◆ **Aim**: Quote exactly, and only, the lines of the material below from the line with "for pair in" through the line with "for member in".

——

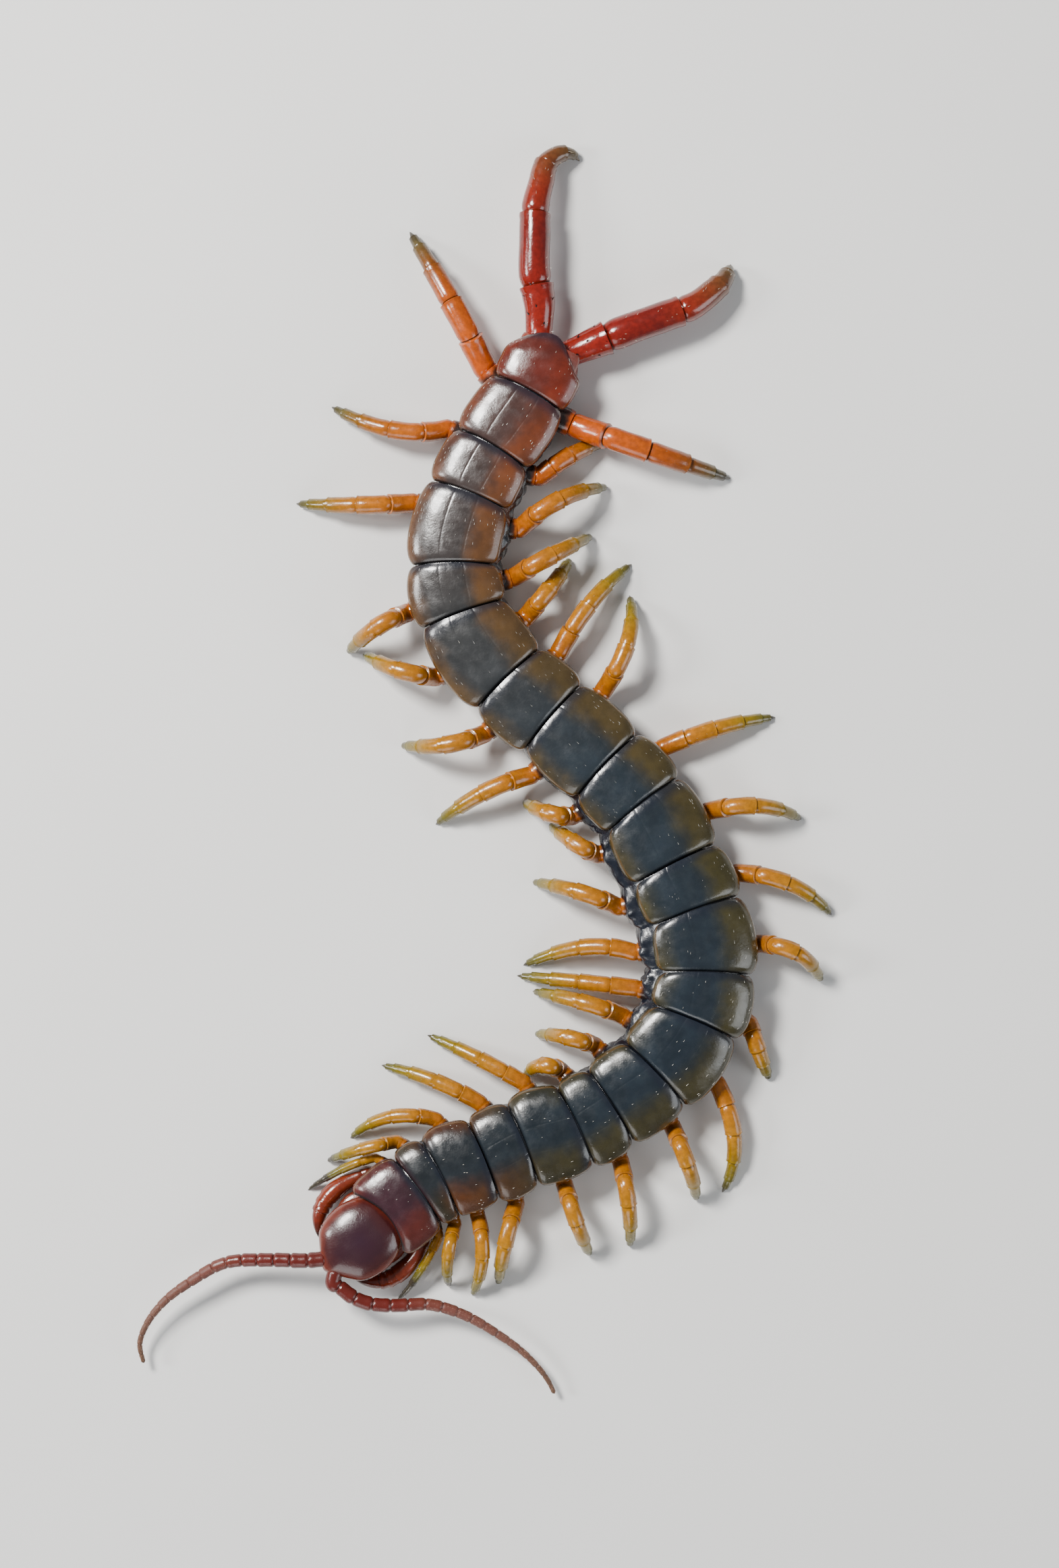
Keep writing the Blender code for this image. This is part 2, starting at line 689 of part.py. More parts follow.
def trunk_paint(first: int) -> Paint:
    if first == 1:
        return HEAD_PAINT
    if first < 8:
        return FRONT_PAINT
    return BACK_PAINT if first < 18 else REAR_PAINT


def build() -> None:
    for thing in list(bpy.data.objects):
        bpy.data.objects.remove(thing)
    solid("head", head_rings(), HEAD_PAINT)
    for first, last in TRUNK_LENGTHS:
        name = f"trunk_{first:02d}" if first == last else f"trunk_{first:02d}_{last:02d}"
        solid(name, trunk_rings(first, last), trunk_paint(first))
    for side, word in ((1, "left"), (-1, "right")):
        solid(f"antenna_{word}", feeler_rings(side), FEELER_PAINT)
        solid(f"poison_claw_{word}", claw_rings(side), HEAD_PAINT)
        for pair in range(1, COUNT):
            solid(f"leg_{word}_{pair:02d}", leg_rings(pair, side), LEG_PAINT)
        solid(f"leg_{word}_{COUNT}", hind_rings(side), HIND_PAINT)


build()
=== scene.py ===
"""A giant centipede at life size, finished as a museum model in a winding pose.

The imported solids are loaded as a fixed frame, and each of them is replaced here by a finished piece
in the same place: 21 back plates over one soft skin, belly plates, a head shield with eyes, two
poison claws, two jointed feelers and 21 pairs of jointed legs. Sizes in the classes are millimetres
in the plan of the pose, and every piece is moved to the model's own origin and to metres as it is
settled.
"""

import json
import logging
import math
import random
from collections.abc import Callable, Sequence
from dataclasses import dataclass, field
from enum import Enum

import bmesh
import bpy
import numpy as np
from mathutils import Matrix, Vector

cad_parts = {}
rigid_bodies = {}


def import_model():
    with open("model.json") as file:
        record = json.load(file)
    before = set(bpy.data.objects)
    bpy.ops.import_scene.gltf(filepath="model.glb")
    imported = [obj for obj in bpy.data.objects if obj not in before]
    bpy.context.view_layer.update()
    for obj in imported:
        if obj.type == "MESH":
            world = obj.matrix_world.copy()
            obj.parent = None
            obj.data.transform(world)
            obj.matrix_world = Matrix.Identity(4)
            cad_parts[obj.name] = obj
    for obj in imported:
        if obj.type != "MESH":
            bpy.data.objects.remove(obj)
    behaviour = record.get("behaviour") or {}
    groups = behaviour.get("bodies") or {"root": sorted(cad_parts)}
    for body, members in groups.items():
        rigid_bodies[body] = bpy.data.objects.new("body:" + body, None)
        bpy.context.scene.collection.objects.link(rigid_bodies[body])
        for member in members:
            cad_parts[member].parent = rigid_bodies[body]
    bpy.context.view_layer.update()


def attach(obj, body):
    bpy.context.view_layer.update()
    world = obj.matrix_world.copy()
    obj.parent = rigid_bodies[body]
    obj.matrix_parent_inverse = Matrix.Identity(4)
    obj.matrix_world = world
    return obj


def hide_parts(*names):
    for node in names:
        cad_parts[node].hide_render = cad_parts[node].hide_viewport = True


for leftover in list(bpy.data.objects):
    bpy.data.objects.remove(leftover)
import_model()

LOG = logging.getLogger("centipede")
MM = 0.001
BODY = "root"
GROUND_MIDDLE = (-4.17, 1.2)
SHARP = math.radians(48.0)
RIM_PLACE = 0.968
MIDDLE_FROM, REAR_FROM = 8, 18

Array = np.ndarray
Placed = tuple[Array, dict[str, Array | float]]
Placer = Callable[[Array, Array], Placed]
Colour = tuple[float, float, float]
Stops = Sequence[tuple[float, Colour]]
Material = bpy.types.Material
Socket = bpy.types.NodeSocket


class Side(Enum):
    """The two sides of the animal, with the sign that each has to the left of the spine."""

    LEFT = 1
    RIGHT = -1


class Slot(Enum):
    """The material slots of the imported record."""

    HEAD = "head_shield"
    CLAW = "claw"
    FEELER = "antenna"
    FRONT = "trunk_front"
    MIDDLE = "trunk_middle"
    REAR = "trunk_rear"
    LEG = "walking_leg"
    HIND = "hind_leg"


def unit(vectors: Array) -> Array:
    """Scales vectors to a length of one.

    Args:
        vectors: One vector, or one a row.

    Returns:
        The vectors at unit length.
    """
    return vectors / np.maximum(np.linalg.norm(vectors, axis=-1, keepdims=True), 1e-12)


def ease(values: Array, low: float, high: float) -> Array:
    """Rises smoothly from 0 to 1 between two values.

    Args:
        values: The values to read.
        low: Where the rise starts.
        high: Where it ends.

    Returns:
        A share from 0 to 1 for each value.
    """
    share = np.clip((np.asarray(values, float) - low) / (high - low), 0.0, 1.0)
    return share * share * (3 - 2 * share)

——

◆ **Worked answer**:
        for pair in range(1, COUNT):
            solid(f"leg_{word}_{pair:02d}", leg_rings(pair, side), LEG_PAINT)
        solid(f"leg_{word}_{COUNT}", hind_rings(side), HIND_PAINT)


build()
=== scene.py ===
"""A giant centipede at life size, finished as a museum model in a winding pose.

The imported solids are loaded as a fixed frame, and each of them is replaced here by a finished piece
in the same place: 21 back plates over one soft skin, belly plates, a head shield with eyes, two
poison claws, two jointed feelers and 21 pairs of jointed legs. Sizes in the classes are millimetres
in the plan of the pose, and every piece is moved to the model's own origin and to metres as it is
settled.
"""

import json
import logging
import math
import random
from collections.abc import Callable, Sequence
from dataclasses import dataclass, field
from enum import Enum

import bmesh
import bpy
import numpy as np
from mathutils import Matrix, Vector

cad_parts = {}
rigid_bodies = {}


def import_model():
    with open("model.json") as file:
        record = json.load(file)
    before = set(bpy.data.objects)
    bpy.ops.import_scene.gltf(filepath="model.glb")
    imported = [obj for obj in bpy.data.objects if obj not in before]
    bpy.context.view_layer.update()
    for obj in imported:
        if obj.type == "MESH":
            world = obj.matrix_world.copy()
            obj.parent = None
            obj.data.transform(world)
            obj.matrix_world = Matrix.Identity(4)
            cad_parts[obj.name] = obj
    for obj in imported:
        if obj.type != "MESH":
            bpy.data.objects.remove(obj)
    behaviour = record.get("behaviour") or {}
    groups = behaviour.get("bodies") or {"root": sorted(cad_parts)}
    for body, members in groups.items():
        rigid_bodies[body] = bpy.data.objects.new("body:" + body, None)
        bpy.context.scene.collection.objects.link(rigid_bodies[body])
        for member in members:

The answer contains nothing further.